_Your objective_
Output the full listing word for word.

_Dataset extract_
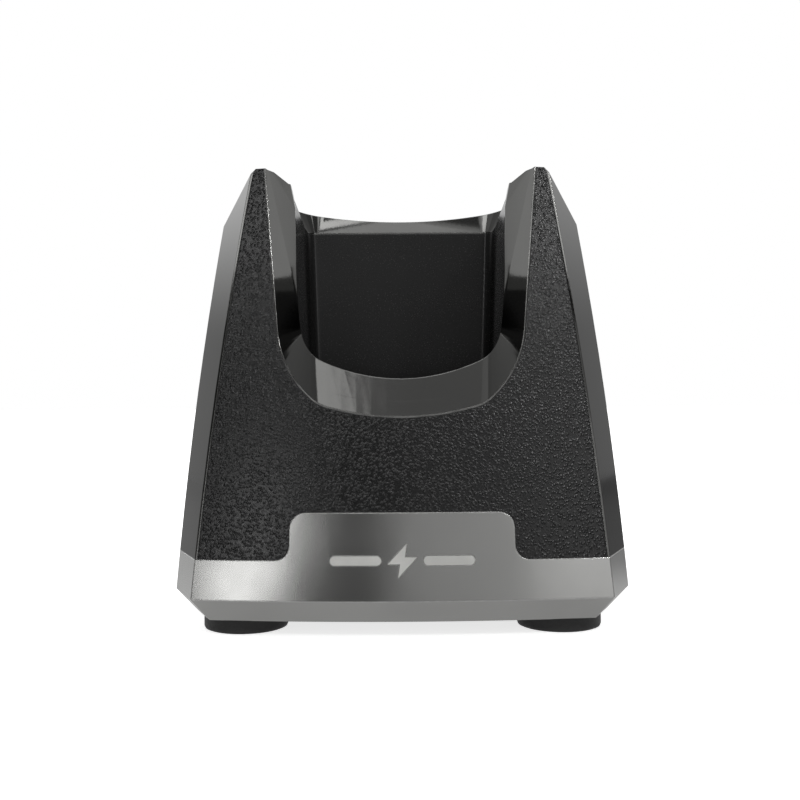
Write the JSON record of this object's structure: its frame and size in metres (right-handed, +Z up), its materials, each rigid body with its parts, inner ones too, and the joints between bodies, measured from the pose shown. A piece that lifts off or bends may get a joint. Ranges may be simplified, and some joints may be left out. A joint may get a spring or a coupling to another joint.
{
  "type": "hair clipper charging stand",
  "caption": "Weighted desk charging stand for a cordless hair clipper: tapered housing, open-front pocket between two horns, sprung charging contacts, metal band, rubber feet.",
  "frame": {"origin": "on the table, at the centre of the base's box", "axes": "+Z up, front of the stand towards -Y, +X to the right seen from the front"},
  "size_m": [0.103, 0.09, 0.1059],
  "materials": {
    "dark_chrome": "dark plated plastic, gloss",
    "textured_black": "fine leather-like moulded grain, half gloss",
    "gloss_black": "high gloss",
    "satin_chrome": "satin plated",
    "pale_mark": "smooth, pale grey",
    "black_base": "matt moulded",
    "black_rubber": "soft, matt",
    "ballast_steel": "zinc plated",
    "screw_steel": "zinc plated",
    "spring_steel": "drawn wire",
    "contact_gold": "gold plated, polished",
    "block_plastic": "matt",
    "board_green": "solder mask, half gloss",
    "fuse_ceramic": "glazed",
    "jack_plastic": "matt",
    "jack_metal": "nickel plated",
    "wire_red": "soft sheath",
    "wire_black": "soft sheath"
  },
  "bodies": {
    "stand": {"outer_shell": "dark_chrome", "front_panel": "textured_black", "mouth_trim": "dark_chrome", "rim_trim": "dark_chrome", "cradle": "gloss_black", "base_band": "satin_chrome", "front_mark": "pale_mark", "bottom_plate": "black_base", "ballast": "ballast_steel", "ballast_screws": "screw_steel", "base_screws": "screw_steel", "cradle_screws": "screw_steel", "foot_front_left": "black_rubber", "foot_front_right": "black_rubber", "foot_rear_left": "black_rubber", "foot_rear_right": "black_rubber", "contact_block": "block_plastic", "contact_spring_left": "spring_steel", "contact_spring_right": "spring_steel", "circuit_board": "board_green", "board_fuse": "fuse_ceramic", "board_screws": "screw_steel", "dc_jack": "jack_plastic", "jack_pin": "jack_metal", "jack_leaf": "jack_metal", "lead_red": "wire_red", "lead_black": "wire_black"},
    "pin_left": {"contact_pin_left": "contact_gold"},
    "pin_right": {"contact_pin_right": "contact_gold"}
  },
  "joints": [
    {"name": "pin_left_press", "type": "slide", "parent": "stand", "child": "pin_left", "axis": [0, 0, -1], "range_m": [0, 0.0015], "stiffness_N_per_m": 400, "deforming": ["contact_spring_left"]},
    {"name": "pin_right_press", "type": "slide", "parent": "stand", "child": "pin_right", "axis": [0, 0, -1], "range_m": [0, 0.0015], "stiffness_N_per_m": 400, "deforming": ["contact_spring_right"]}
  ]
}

_Output for this task_
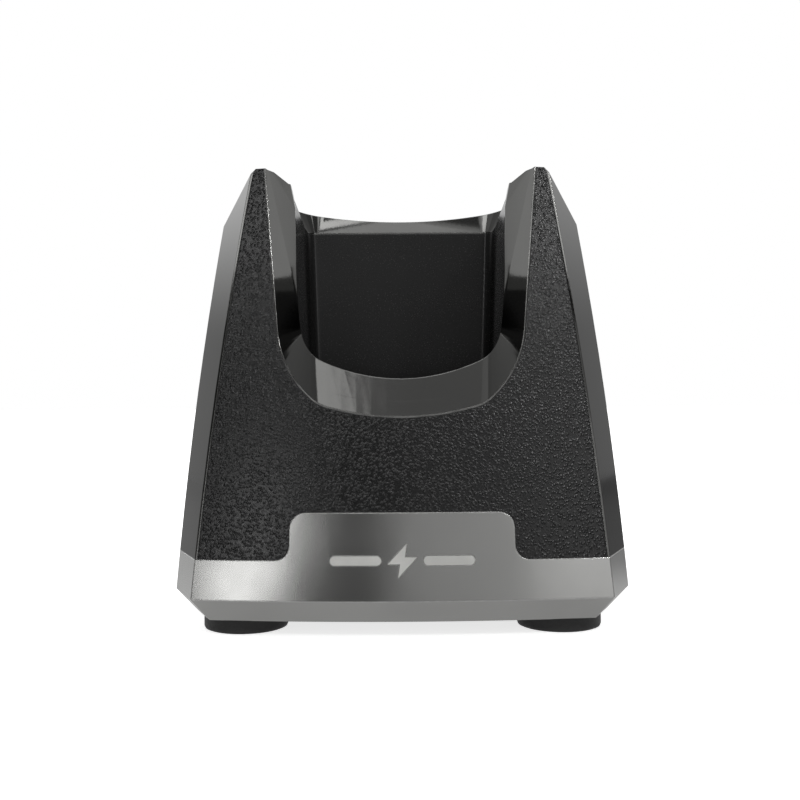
Write the JSON record of this object's structure: its frame and size in metres (right-handed, +Z up), its materials, each rigid body with its parts, inner ones too, and the joints between bodies, measured from the pose shown. A piece that lifts off or bends may get a joint. Ranges may be simplified, and some joints may be left out. A joint may get a spring or a coupling to another joint.
{
  "type": "hair clipper charging stand",
  "caption": "Weighted desk charging stand for a cordless hair clipper: tapered housing, open-front pocket between two horns, sprung charging contacts, metal band, rubber feet.",
  "frame": {"origin": "on the table, at the centre of the base's box", "axes": "+Z up, front of the stand towards -Y, +X to the right seen from the front"},
  "size_m": [0.103, 0.09, 0.1059],
  "materials": {
    "dark_chrome": "dark plated plastic, gloss",
    "textured_black": "fine leather-like moulded grain, half gloss",
    "gloss_black": "high gloss",
    "satin_chrome": "satin plated",
    "pale_mark": "smooth, pale grey",
    "black_base": "matt moulded",
    "black_rubber": "soft, matt",
    "ballast_steel": "zinc plated",
    "screw_steel": "zinc plated",
    "spring_steel": "drawn wire",
    "contact_gold": "gold plated, polished",
    "block_plastic": "matt",
    "board_green": "solder mask, half gloss",
    "fuse_ceramic": "glazed",
    "jack_plastic": "matt",
    "jack_metal": "nickel plated",
    "wire_red": "soft sheath",
    "wire_black": "soft sheath"
  },
  "bodies": {
    "stand": {"outer_shell": "dark_chrome", "front_panel": "textured_black", "mouth_trim": "dark_chrome", "rim_trim": "dark_chrome", "cradle": "gloss_black", "base_band": "satin_chrome", "front_mark": "pale_mark", "bottom_plate": "black_base", "ballast": "ballast_steel", "ballast_screws": "screw_steel", "base_screws": "screw_steel", "cradle_screws": "screw_steel", "foot_front_left": "black_rubber", "foot_front_right": "black_rubber", "foot_rear_left": "black_rubber", "foot_rear_right": "black_rubber", "contact_block": "block_plastic", "contact_spring_left": "spring_steel", "contact_spring_right": "spring_steel", "circuit_board": "board_green", "board_fuse": "fuse_ceramic", "board_screws": "screw_steel", "dc_jack": "jack_plastic", "jack_pin": "jack_metal", "jack_leaf": "jack_metal", "lead_red": "wire_red", "lead_black": "wire_black"},
    "pin_left": {"contact_pin_left": "contact_gold"},
    "pin_right": {"contact_pin_right": "contact_gold"}
  },
  "joints": [
    {"name": "pin_left_press", "type": "slide", "parent": "stand", "child": "pin_left", "axis": [0, 0, -1], "range_m": [0, 0.0015], "stiffness_N_per_m": 400, "deforming": ["contact_spring_left"]},
    {"name": "pin_right_press", "type": "slide", "parent": "stand", "child": "pin_right", "axis": [0, 0, -1], "range_m": [0, 0.0015], "stiffness_N_per_m": 400, "deforming": ["contact_spring_right"]}
  ]
}